## WHAT YOU HAVE TO DO
Reproduce all of the listing below without alteration.

(Items from a dataset)
====

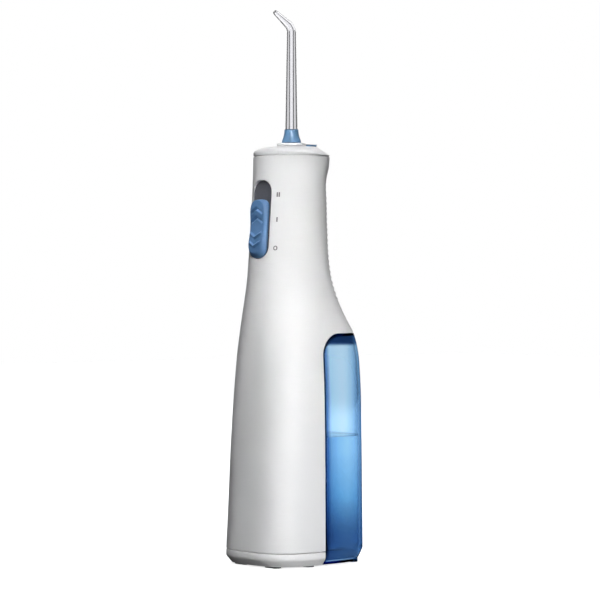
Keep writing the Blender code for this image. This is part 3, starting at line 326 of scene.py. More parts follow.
white = moulded("handle_white", (0.83, 0.83, 0.84), (0.50, 0.60), 0.012, 0.10)
cap_white = moulded("head_white", (0.83, 0.83, 0.84), (0.44, 0.54), 0.012, 0.08)
switch_blue = moulded("switch_blue", (0.115, 0.255, 0.50), (0.30, 0.42), 0.06, 0.15)
collar_blue = moulded("collar_blue", (0.13, 0.27, 0.47), (0.24, 0.36), 0.05, 0.10)
recess_grey = moulded("recess_grey", (0.115, 0.118, 0.135), (0.38, 0.5), 0.08, 0.2)
moulded("internal_grey", (0.30, 0.31, 0.33), (0.42, 0.55), 0.06, 0.2)
moulded("seal_rubber", (0.035, 0.035, 0.037), (0.6, 0.8), 0.15, 0.4, 1800.0)
moulded("foot_rubber", (0.22, 0.22, 0.23), (0.6, 0.8), 0.1, 0.4, 1800.0)
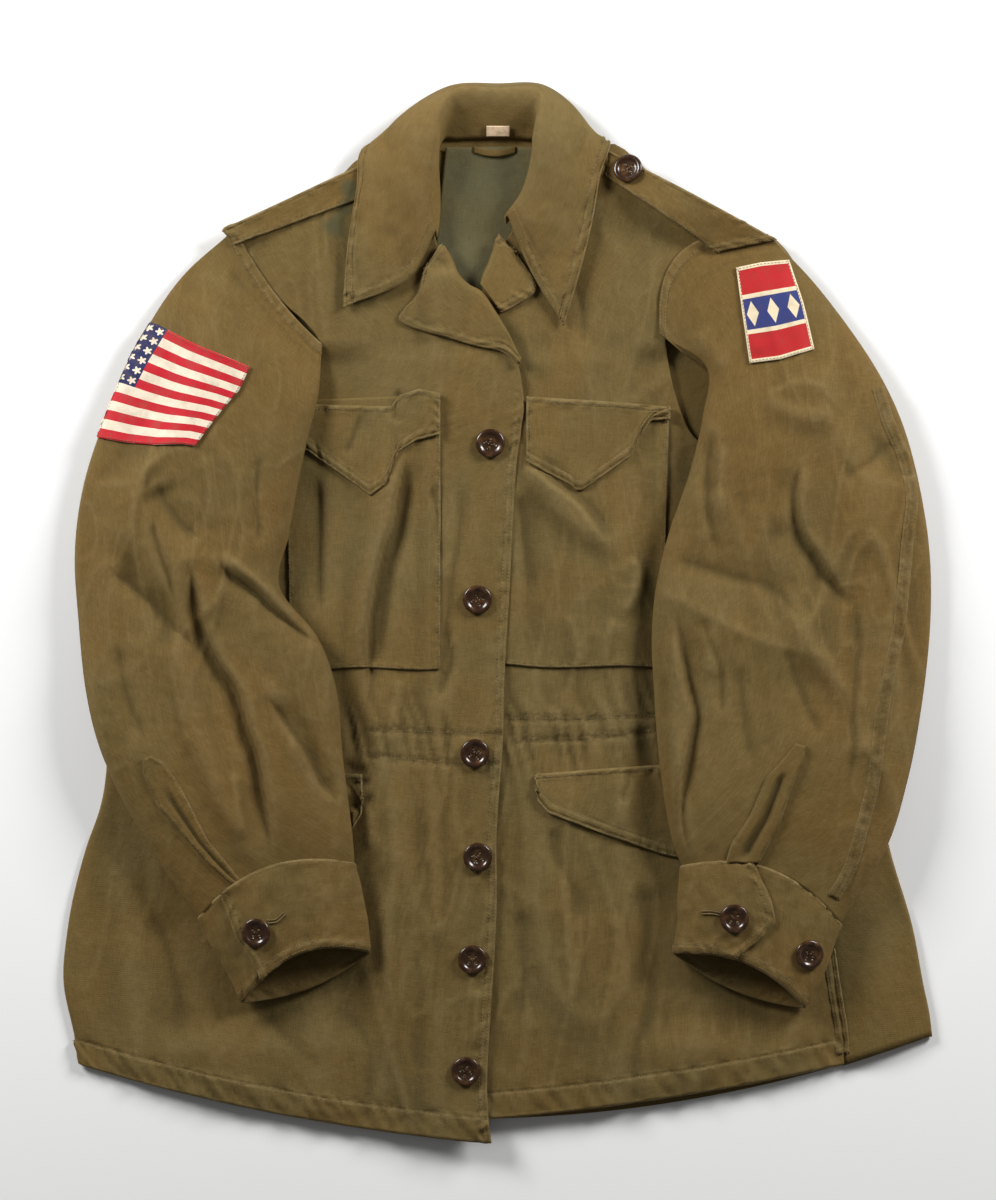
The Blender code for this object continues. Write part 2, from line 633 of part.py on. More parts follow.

====

## RESPONSE TO THE TASK
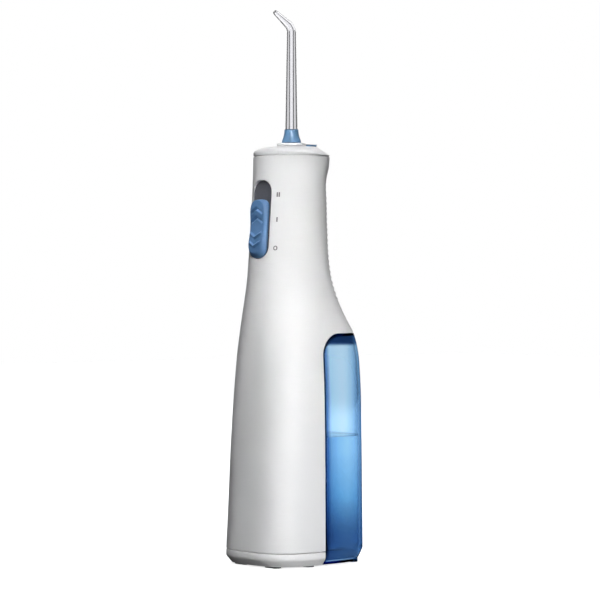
Keep writing the Blender code for this image. This is part 3, starting at line 326 of scene.py. More parts follow.
white = moulded("handle_white", (0.83, 0.83, 0.84), (0.50, 0.60), 0.012, 0.10)
cap_white = moulded("head_white", (0.83, 0.83, 0.84), (0.44, 0.54), 0.012, 0.08)
switch_blue = moulded("switch_blue", (0.115, 0.255, 0.50), (0.30, 0.42), 0.06, 0.15)
collar_blue = moulded("collar_blue", (0.13, 0.27, 0.47), (0.24, 0.36), 0.05, 0.10)
recess_grey = moulded("recess_grey", (0.115, 0.118, 0.135), (0.38, 0.5), 0.08, 0.2)
moulded("internal_grey", (0.30, 0.31, 0.33), (0.42, 0.55), 0.06, 0.2)
moulded("seal_rubber", (0.035, 0.035, 0.037), (0.6, 0.8), 0.15, 0.4, 1800.0)
moulded("foot_rubber", (0.22, 0.22, 0.23), (0.6, 0.8), 0.1, 0.4, 1800.0)
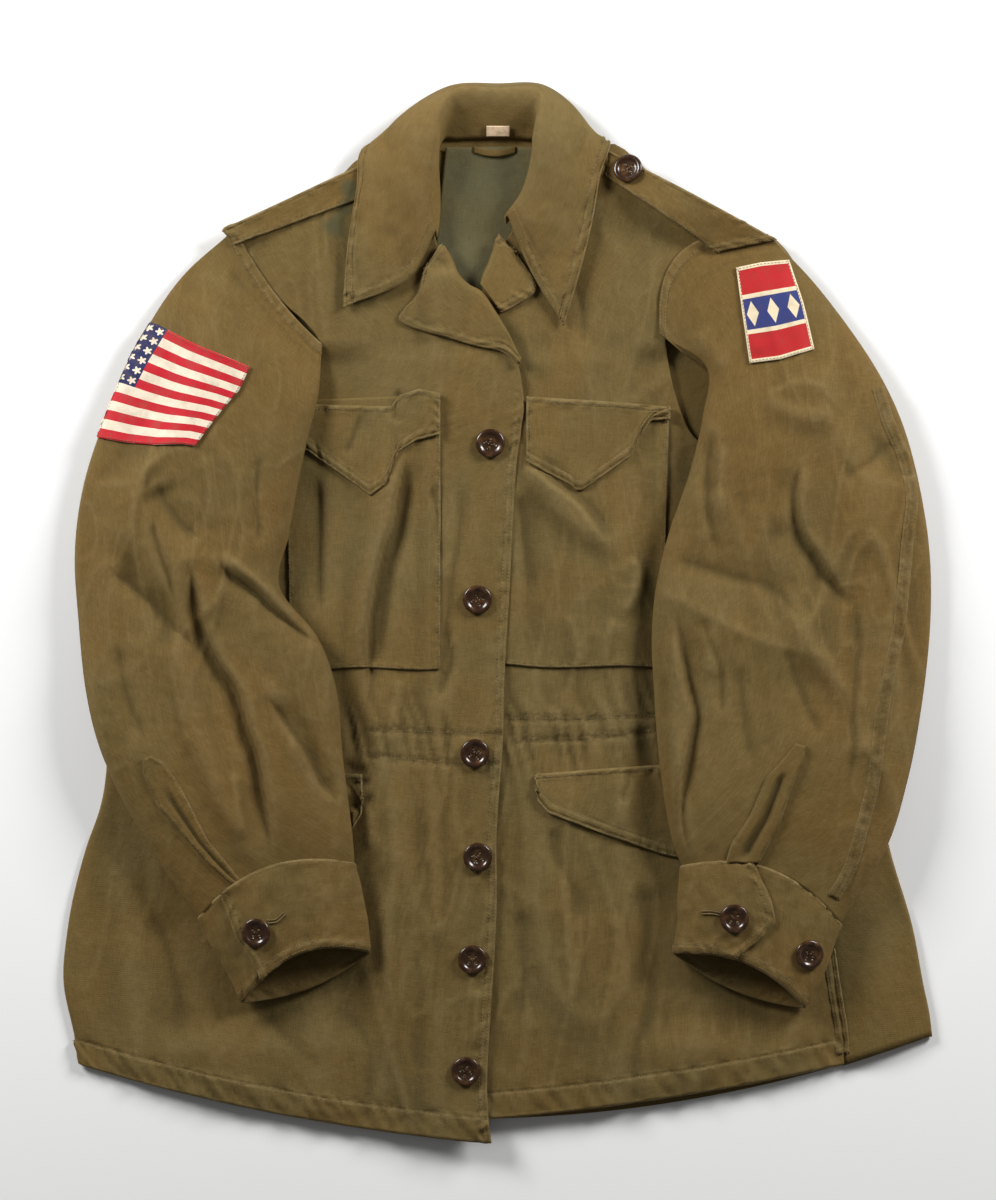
The Blender code for this object continues. Write part 2, from line 633 of part.py on. More parts follow.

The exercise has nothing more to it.